À la suite de la crise financière, et en particulier des conséquences systémiques de la défaillance de Lehman Brothers, les Pouvoirs publics et régulateurs se sont attachés à minimiser la propagation des impacts financiers négatifs d'une telle défaillance. Cela s'est traduit par :
- l'obligation pour les établissements de crédit d'importance systémique d'établir un plan préventif
de rétablissement ;[1] - l'obligation pour les autorités de résolution d'établir un plan préventif de résolution pour chaque établissement (ou au niveau d'un groupe supervisé sur base
consolidée) .[2]
Les mesures de renflouement interne ont donc un impact potentiel direct sur les clients et contreparties des établissements de crédit. Cependant, par l'exclusion de certains engagements des mesures de renflouement interne, ou par des mesures de sauvegarde (venant neutraliser certains pouvoirs de l'autorité de résolution) des instruments sont protégés ; il est important pour les clients ou contreparties des établissements de crédit d'avoir parfaitement connaissance de ces protections.

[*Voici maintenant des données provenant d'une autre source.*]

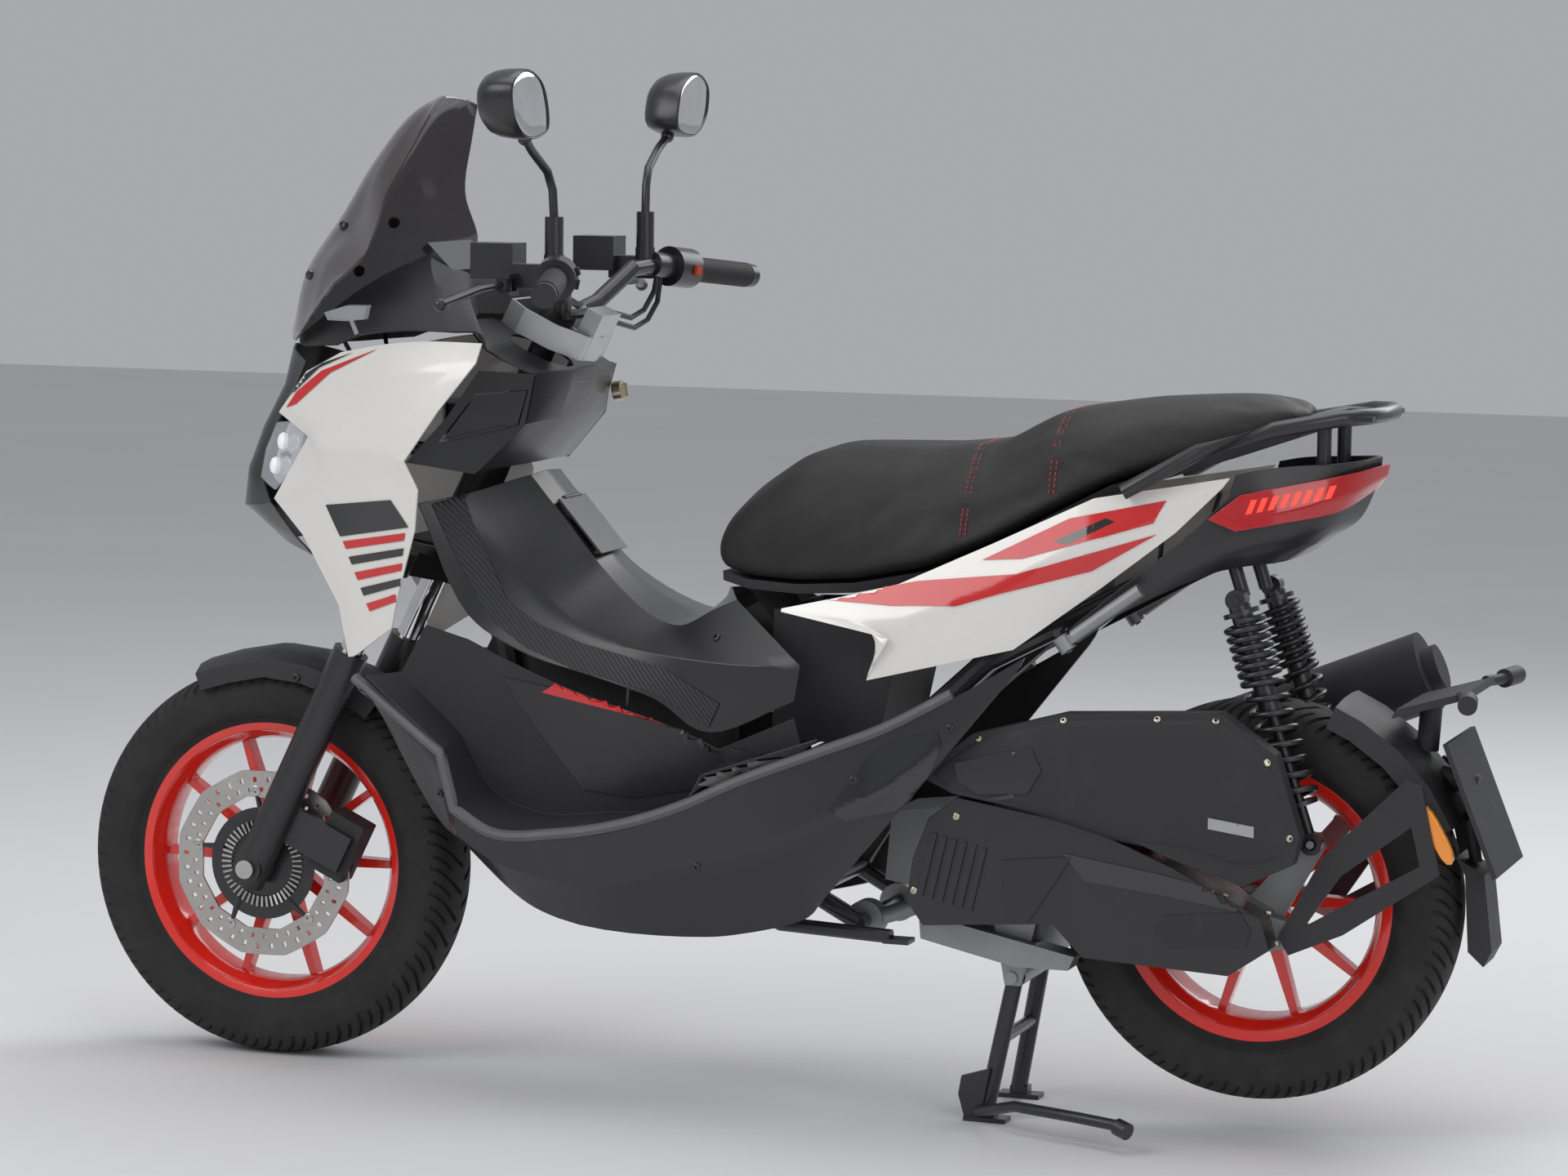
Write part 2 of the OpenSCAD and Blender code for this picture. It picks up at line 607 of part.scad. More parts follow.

Impact des mesures de renflouement interne
Le renflouement interne consiste à rétablir dans la mesure du possible la solvabilité financière d'un établissement au regard du respect des ratios financiers, à commencer par le ratio de solvabilité (qui mesure la proportion de fonds propres par rapport à la somme des engagements pondérés). Cela passe donc par l'augmentation des fonds propres ou la diminution des engagements. Le renflouement est utilisé dans le cadre d’une stratégie de remise à niveau de l’entité en résolution si l’autorité de résolution estime que sa viabilité financière à long terme peut être restaurée. À l’inverse, il peut être utilisé dans le cadre d’une stratégie de cession d'activité ou d'actifs afin de capitaliser l’établissement-relais et de faciliter l’utilisation de la cession d’activité ou de la structure de gestion des actifs (article 43 de la directive européenne n° 2014/59 établissant un cadre pour le redressement et la résolution d'établissements de crédit, BRRD).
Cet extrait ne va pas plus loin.